Pigs are destructive animals and can cause quick damage to the ground, so the portable fences help. Weber keeps them on one patch of land for about a month before moving the fencing. That way, by the time the pigs return to the original patch, the ground's had time to heal.
The animals, for the most part, learn to stay away from the fencing, Weber said. On Saturday, however, one wayward sow struck the charged wire and ran in the opposite direction.
Pigs are herd animals and hate to be alone, so Weber said he makes sure the pigs always go places - even to slaughter - at least in pairs.
The environment the animals are raised in offers more benefits than simply happy pigs. The roomy environment makes for better meat, Weber said.
When animals are stressed, they release hormones and tense their muscles, which changes the meat's texture and taste, Weber said.
The Yoakum pigs feed on clover, alfalfa, grasses and minerals, although Weber said he hopes to introduce acorns into their diets soon. Pigs take to acorns the way Weber said he takes to ice cream, and it also increases the meat's quality.
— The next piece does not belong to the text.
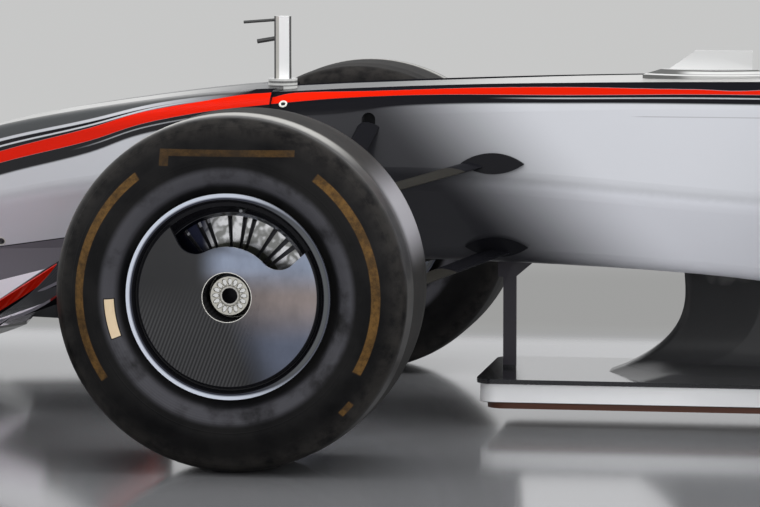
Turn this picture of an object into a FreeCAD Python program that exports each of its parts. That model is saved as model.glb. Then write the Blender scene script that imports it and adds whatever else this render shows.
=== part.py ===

"It transforms already great pork into the best pork in the world," he said. "This is kind of the Kobe beef of pork."
Revival's products are certified by the state health department.
Ryan Pera is executive chef at The Grove in Houston. He practices "nose to tail" cooking with the Mangalitsa. He says he uses every bit of the animal possible.
Pera developed a variety of dishes, such as sliders from the roasted pig belly, sausage from its shoulder, pate from its head and liver - and even a condiment from its fat.
"It's a beautiful animal that tastes great, without a doubt," he said. "It kind of melts in your mouth, as well."
Mangalitsas are extremely rare and it's a new flavor for the area, Pera said, adding he enjoys working with Revival Meats.
"As a chef, I'm always looking for new products, new ways to give customers something exciting and different," he said. "This is another way to do that."
Revival Meats may still be new, but plans are already underway to expand.
Chickens and sheep are in the company's future. Weber also hopes to plant fruit trees; one of the company's other locations already plays home to cattle.
Weber's main goal is to focus on local agriculture, he said. He wants to pair with local farmers who share similar views about raising animals and urge restaurants to look for food products that come from their area.
"There's no reason I should not be able to buy local," he said, adding that he won't ship his meat across the country because he wants to encourage similar ideas nationwide.
In the meantime, plans are to continue raising the animals all naturally. Revival Meats began more as an experiment than anything else, Weber said, but it took off.
"We'll just see how it goes," he said, adjusting his hat. "But it's been fun."